MMC doesn’t have to be all things to all people – I don’t think it is a problem that some models just aren’t going to do well under MMC scheme since you aren’t forced into it (especially if they do well under normal scheme). So the question isn’t really can we think of scenarios where MMC payment is going to be worse than regular payment – yes of course we can, so if we have a model like that (and can tell it is a model like that), we simply wouldn’t opt for MMC payouts.

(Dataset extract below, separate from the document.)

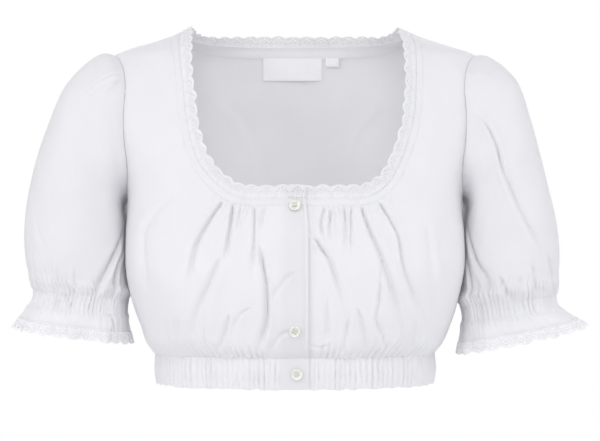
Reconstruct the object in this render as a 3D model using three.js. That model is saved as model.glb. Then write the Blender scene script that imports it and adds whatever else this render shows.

But you are getting to something here that I think is interesting, in that what a “stable” model is (in terms of getting high scores and stable payouts) is going to be different depending on which payout system you are opting for. So we know what a main score stable model looks like – it is right in an absolute way about the same amount most of the time (sometimes at a high level compared to metamodel, sometimes lower – like in your upper graph). Whereas an MMC stable model (in terms of getting around the same MMC score most rounds) will probably have main scores that are all over the place and the idea is to always be adding value to the meta model. And that may turn out to be an easier proposition. This does NOT mean it has to be “better” than the metamodel (on average), I think it is misleading when people say that. Probably nobody will be better than the metamodel over time – my guess is that it will be impossible to achieve that (as long as we have a sufficient user base submitting many models). The idea is not to have a model be better than the metamodel (which of course includes that same model), but that the metamodel becomes better with your model in it vs without it.